OJ production and banana peeling on a massive scale

I was having some orange juice this morning and I started wondering how do they mass produce this stuff? I’m envisioning this huge factory where thousands of illegal workers spend the whole day squeezing millions of oranges, but that’s pretty inefficient considering how little juice you get from one orange. So it has to be a machine, but what sort of machine can peel an orange? Is there a company that makes this?
What about bananas? Are there machines that peel them, too?

Why would you need to peel the orange to get the juice out?

Here’s a simple rundown of the process to make fruit juice, an a large scale.

BTW,

That would really be some serious operation if they had to peel each individual item.

I checked out the Tropicana Web site. They didn’t seem to say much about the mechanical process. The reason I asked, in reply to Mangetout (nice name, anything you don’t eat?), is there is no trace of orange peel in supermarket OJ. You’d think if they’d crushed the oranges, there would be some trace of that bitter, strong smelling chemical that’s in orange peel.

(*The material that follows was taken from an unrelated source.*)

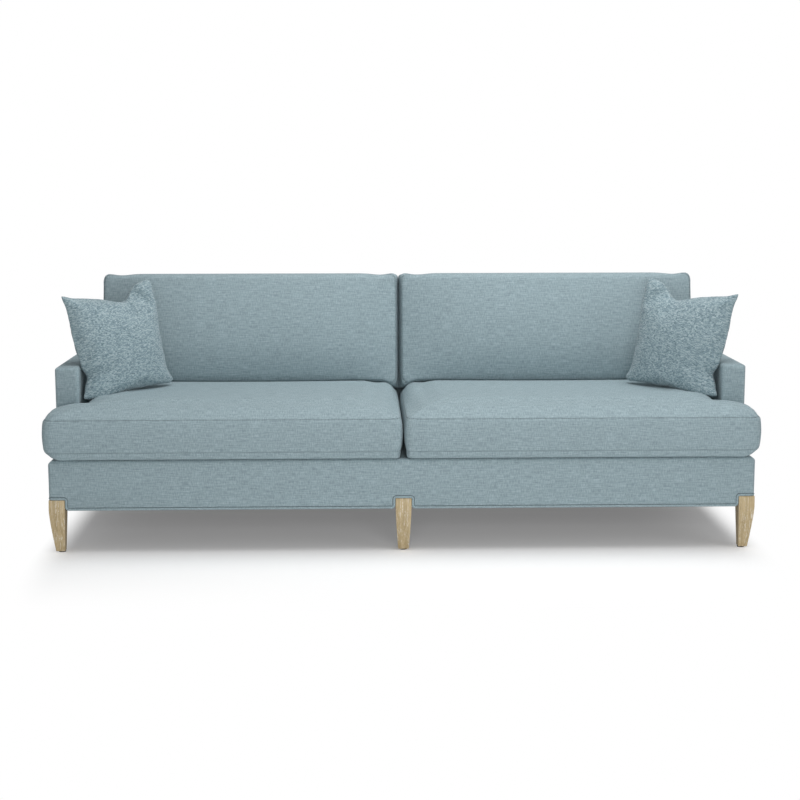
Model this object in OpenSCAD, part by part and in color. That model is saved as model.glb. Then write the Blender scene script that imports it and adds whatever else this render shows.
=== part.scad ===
// Two-seat sofa with slim track arms, T-shaped seat cushions and six tapered oak legs.
// The origin is on the floor, under the middle of the sofa. X runs along it and -Y is its front.

/* [Body] */
// Width over the base and the arms
body_w = 2406; // [1900:2:2600]
// Depth of the base, front face to back face
body_d = 912; // [880:2:1000]
// Height of the underside of the base above the floor
base_z = 149; // [120:1:200]
// Height of the base, underside to seat deck
base_h = 173; // [160:1:220]
// Thickness of the padded covers
cover_t = 8; // [6:0.5:10]
// Radius on the outer edges of the base, the arms and the back
edge_r = 14; // [10:1:15]

/* [Arms] */
// Thickness of an arm
arm_t = 82; // [70:1:110]
// Height of the arm tops above the floor
arm_z = 609; // [560:1:660]
// Distance from the front of the base to the front of the arms
arm_set = 173; // [140:1:200]

/* [Back] */
// Height of the top of the back frame above the floor
back_z = 780; // [740:1:820]
// Angle of the inside back from upright
back_rake = 13; // [9:0.5:15]
// Thickness of the back at its top
back_top_t = 87; // [70:1:110]
// Width of a back post
back_post_w = 44; // [36:1:60]
// Height of the top rail of the back
back_rail_h = 52; // [40:1:70]

/* [Frame] */
// Thickness of the rails
rail_t = 22; // [18:1:28]
// Side of the square corner posts
post_w = 60; // [54:1:66]
// Width of the centre rail
centre_rail_w = 44; // [36:1:60]
// Thickness of the wood left round a pocket of an arm frame
stud_t = 45; // [36:1:55]
// Depth of the pockets of an arm frame
pocket_d = 44; // [30:1:54]
// Longest pocket of an arm frame
pocket_run = 220; // [150:5:300]

/* [Deck] */
// Thickness of the seat webbing
web_t = 2.5; // [2:0.5:4]
// Width of a webbing strip
web_w = 80; // [60:1:90]
// Gap at each end of a webbing strip
web_gap = 0.5; // [0.3:0.1:2]
// Number of webbing strips, front to back, under each seat
web_n = 5; // [5:1:7]
// Number of webbing strips, side to side, under each seat
web_rows = 3; // [3:1:5]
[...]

Thinking more carefully, I think they might peel oranges like in those antique apple peeling machines I’ve seen. The machines are sort of like a lathe, spinning the fruit around with a sharp blade running along the surface. If that’s what happen, then they can remove the orange rind and leave the white, pulpy material underneath it. That stuff doesn’t taste like bug spray, so now you can crush the orange for juice.

But, that doesn’t answer the question about bananas. Topologically speaking, a banana is just too weird. Maybe they boil them to soften the skin?

Bananas are generally grown in the Tropics, where labor is less expensive. In Costa Rica the rejected bananas from the packing houses are sent to the processor, where they are ripened, peeled by hand, and processed. They are homogenized, concentrated, and sent to further processing in drums to the countries where the baby food (or whatever final product) is completed and packaged. The banana professional in my company does not know of any mechanical banana peeler.

By the way, the rejects are for cosmetic reasons, not for the quality of the banana flesh itself. The product is fine.

Peeling a juice orange is neither necessary nor desirable. Cutting the orange in half is easily automated, makes for easy juicing, and leave the peel whole and ready for extractionof byproducts. I don’t know how Minute Maid or Tropican do it, but that’s how the hotel-sized models work.

I would imagine that the most efficient method is to whack a piece of skin off each side so that the resulting orange is cube shaped, then juice the heck out of it a la Juice Tiger.

Yes, you lose some of the orange, but possibly (probably) no less than you lose to the halving-and-squashing method, which I think we can all agree leaves a lot of unjuiced pulp behind.